Environmental Kuznets Curves
Introduction
Conventional wisdom might predict that the more a country develops and consumes, the greater its environmental impact. So when the theory of the Environmental Kuznets Curve (EKC), which “postulates an inverted-U-shaped relationship between different pollutants and per capita income, i.e., environmental pressure increases up to a certain level as income goes up; after that, it decreases” (Dinda, 2004), emerged in the early 1990s, it became (and it remains) a topic of much discussion in environmental studies. If proven to exist, EKCs stand to offer important policy insights, particularly that the solution to environmental problems may be to grow out of them. However, scholars continue to debate whether EKCs exist, and if so, in which circumstances they are observed. Further, if EKCs are identified, the debate continues over their implications for policy.

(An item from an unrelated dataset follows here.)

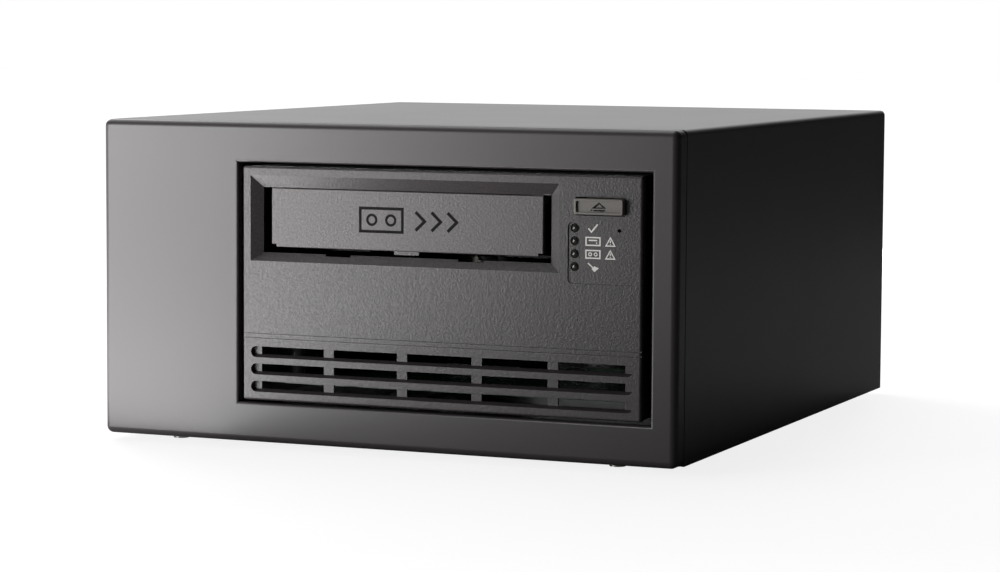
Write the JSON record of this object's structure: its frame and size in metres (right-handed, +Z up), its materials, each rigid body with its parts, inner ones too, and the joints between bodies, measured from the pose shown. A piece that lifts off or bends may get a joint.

This essay will discuss how the hypothesis of the “Environmental Kuznets Curve” might potentially lead to inappropriate environmental policy prescriptions. First, I will examine different instances when EKCs have and have not been observed, including in the case of environmental impact composite statistics called Environmental Space and Ecological Footprint (EF). Second, I consider the pollution haven hypothesis (PHH) and what distorting effect it might have when considering both national and global EKCs. Third, I look at population and its effect on the inflection point at which falling pollution is observed as an economy develops. Fourth, I examine opportunities for developing countries to tunnel through EKCs and how assuming EKCs exist could lead to suboptimal policy. Fifth, I discuss an on-going debate in the academic literature on whether EKCs exist when other variables are taken into account. For each of the above cases, I discuss implications for inappropriate environmental policy prescriptions. Finally, I conclude that, since EKCs have only been observed for certain pollutants in certain contexts and that their very existence is debated, the potential for inappropriate environmental policy prescriptions is great. Thus, the application of EKCs’ as justification for environmental policy should be limited.
EKCs observed
Since EKCs were first hypothesized in the early 1990s, environmental researchers have looked for evidence to support the theory. As defined in the introduction above, the theory does not stipulate to which types of environmental issues it applies; however, empirical support for the hypothesis has not been universal across various types of environmental degradation. For example, Dinda (2004) only finds evidence to support the EKC hypothesis for local air pollutants. Moreover, Rothman (1998) shows that, for pollutants whose costs firms can easily externalize, an EKC relationship between economic development and falling pollution cannot be established. In addition, Spangenberg (2001) and Caviglia-Harris, Chambers, & Kahn (2009) introduce composite measures of environmental impact—Environmental Space and Ecological Footprint (EF), respectively—into the EKC discussion, arguing that using one or a small group of pollutants as a proxy for environmental degradation is a methodological flaw. In both cases, the authors did not find an observable EKC-style relationship when using their more comprehensive composite environmental measurements, suggesting that the net effect of environmental degradation for one factor might be cancelled out when taking a broader view of the relationship between economic development and environmental degradation. Given these findings, applying the EKC hypothesis to pollutants that firms can easily externalize or on an economy-wide level can lead to inappropriate environmental policy prescriptions.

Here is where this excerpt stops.